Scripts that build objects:
** BEGIN **

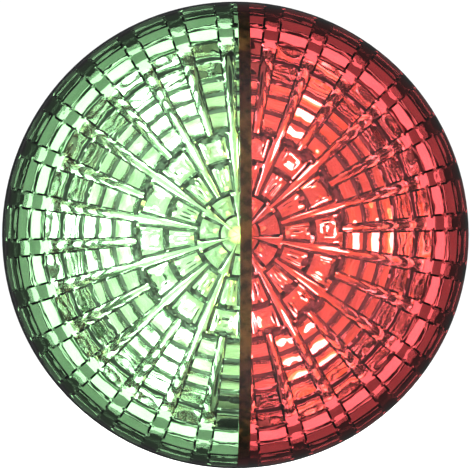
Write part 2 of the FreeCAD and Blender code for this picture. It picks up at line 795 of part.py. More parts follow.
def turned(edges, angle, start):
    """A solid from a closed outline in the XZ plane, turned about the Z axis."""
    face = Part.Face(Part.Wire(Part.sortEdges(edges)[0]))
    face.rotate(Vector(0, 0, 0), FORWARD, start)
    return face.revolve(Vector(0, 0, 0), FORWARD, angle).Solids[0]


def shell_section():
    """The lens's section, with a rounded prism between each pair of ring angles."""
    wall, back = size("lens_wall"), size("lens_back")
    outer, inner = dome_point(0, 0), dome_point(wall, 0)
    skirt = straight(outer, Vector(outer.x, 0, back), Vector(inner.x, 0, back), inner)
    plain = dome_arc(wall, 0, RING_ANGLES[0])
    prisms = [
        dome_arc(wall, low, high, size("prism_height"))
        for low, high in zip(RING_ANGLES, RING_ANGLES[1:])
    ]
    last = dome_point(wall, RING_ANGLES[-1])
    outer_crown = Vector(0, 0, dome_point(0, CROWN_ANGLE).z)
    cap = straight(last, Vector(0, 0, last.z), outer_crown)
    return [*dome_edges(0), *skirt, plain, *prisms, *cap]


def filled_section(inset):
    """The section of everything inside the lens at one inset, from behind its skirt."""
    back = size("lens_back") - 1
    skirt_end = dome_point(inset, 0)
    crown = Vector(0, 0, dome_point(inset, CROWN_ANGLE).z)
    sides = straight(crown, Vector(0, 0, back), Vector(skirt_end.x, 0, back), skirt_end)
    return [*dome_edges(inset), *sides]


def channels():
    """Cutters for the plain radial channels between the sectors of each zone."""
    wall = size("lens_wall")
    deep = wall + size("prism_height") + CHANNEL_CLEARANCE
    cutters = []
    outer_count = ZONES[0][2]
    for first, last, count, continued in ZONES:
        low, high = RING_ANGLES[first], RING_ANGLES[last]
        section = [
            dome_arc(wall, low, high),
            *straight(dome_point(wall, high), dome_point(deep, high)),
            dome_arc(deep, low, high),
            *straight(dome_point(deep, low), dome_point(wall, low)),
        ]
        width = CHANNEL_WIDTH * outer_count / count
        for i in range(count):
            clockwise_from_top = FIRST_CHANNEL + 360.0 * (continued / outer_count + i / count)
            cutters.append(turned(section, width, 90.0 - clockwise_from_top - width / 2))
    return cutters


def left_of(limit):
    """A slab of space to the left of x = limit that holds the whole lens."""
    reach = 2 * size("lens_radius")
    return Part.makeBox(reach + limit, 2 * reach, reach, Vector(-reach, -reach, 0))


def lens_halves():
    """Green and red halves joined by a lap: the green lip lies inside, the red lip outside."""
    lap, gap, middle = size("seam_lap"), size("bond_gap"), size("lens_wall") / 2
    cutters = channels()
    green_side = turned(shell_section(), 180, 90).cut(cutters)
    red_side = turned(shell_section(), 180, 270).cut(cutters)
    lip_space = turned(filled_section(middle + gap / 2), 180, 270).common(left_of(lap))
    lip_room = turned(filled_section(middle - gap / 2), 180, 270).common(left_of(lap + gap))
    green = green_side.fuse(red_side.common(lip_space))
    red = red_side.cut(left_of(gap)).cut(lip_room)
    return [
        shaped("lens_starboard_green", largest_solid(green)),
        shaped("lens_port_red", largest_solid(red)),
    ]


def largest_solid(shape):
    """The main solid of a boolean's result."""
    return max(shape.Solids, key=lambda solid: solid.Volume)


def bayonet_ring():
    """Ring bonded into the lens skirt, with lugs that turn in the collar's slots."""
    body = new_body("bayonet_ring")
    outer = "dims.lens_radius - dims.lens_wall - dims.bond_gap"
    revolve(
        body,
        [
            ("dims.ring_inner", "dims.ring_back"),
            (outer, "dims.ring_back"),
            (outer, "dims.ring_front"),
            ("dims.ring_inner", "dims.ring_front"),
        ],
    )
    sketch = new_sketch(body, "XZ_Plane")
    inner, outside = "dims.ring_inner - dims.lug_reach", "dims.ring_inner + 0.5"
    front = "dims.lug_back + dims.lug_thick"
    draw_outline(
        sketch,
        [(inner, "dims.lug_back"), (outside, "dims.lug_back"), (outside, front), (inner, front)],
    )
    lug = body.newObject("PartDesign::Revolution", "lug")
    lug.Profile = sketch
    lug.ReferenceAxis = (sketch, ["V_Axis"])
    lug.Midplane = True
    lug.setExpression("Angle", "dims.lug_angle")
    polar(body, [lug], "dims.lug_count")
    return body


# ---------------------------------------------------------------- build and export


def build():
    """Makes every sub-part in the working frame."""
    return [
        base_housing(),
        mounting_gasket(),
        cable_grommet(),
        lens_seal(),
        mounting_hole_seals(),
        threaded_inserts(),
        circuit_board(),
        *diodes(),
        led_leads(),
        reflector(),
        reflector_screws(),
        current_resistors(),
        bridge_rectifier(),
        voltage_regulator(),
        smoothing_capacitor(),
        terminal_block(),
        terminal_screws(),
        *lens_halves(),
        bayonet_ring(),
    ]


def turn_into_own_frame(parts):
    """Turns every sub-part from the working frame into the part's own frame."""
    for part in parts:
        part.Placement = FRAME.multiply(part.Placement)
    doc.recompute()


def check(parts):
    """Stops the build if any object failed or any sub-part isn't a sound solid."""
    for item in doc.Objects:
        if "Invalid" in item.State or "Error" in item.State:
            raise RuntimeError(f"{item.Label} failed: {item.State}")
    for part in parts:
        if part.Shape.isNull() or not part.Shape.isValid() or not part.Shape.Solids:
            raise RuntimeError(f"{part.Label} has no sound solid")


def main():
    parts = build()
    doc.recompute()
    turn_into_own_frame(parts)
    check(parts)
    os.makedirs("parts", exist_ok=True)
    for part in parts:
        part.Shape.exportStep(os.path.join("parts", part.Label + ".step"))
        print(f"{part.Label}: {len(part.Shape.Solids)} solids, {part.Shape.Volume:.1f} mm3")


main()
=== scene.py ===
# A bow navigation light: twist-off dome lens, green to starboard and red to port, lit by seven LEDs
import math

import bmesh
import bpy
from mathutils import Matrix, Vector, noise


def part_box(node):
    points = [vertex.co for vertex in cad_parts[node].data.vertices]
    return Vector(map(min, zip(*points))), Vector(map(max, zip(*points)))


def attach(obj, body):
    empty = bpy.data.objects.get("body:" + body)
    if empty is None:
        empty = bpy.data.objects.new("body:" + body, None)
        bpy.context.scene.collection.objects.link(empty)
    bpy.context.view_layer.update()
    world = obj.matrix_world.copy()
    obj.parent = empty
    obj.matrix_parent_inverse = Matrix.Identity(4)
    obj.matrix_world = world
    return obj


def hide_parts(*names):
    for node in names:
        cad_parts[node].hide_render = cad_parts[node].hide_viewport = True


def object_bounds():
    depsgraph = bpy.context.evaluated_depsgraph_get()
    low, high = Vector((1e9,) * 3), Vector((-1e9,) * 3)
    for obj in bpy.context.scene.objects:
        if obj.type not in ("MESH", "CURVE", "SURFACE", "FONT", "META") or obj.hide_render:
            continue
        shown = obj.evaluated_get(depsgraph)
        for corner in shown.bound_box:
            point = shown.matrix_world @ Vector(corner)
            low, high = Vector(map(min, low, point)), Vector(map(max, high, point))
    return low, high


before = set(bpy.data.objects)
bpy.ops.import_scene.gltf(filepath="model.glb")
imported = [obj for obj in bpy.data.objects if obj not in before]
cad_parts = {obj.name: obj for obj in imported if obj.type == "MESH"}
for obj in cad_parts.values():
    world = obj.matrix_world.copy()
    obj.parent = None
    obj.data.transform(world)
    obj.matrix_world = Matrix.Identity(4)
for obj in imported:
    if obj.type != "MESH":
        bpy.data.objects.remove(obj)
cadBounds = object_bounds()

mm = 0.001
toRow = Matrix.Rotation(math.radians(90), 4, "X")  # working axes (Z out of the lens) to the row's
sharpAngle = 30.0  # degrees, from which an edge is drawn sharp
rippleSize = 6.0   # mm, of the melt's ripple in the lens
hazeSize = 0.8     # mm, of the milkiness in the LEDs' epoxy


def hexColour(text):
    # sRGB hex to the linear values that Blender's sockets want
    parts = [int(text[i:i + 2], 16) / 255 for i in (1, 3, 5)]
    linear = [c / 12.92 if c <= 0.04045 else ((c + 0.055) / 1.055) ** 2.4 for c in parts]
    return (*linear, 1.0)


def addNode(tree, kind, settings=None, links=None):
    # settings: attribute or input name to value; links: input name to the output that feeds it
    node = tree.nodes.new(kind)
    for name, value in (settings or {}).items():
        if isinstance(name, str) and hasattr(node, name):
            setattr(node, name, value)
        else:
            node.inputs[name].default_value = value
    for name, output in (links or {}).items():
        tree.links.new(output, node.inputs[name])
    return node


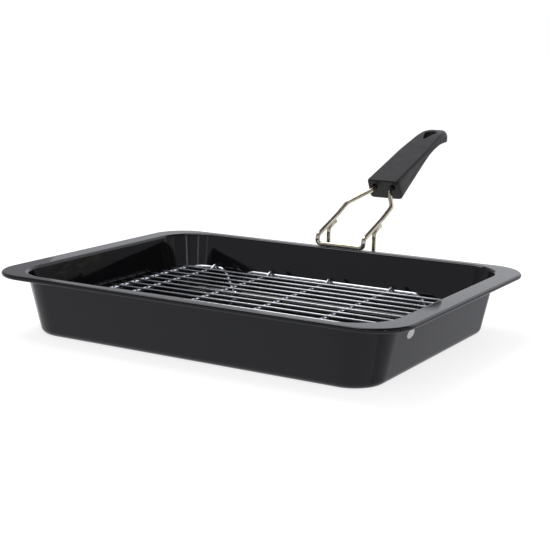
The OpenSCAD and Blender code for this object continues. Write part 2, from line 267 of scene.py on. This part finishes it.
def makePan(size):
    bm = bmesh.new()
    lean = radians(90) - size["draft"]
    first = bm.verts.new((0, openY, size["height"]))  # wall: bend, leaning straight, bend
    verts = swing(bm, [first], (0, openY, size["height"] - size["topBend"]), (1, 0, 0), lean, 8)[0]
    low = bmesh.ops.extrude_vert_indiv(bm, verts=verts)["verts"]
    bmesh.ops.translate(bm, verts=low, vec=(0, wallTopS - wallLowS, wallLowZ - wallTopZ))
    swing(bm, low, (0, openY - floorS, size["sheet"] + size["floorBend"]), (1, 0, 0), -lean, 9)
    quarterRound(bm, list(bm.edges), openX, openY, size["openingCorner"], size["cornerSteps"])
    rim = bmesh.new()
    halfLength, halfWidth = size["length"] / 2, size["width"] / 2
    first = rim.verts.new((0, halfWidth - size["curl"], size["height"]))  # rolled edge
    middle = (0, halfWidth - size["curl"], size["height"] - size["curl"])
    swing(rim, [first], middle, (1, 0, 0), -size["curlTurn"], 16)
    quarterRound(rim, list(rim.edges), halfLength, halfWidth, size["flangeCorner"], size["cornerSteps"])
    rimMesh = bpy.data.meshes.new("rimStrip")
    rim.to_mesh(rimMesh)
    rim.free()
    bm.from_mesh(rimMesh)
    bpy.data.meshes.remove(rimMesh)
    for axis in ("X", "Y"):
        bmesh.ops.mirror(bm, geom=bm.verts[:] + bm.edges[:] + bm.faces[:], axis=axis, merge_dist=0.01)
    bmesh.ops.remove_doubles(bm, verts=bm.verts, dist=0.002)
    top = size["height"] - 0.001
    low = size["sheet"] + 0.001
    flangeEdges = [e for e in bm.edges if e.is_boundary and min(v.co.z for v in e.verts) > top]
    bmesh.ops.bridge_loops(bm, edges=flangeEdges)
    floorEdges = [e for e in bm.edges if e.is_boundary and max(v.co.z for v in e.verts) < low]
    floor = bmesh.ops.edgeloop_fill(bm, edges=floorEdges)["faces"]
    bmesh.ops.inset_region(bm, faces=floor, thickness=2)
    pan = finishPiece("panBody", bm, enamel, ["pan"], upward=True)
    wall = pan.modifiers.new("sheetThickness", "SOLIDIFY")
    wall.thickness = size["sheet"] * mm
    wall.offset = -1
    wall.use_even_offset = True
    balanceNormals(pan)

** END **

Show the lines that mention the word "this".

Write part 2 of the FreeCAD and Blender code for this picture. It picks up at line 795 of part.py. More parts follow.
The OpenSCAD and Blender code for this object continues. Write part 2, from line 267 of scene.py on. This part finishes it.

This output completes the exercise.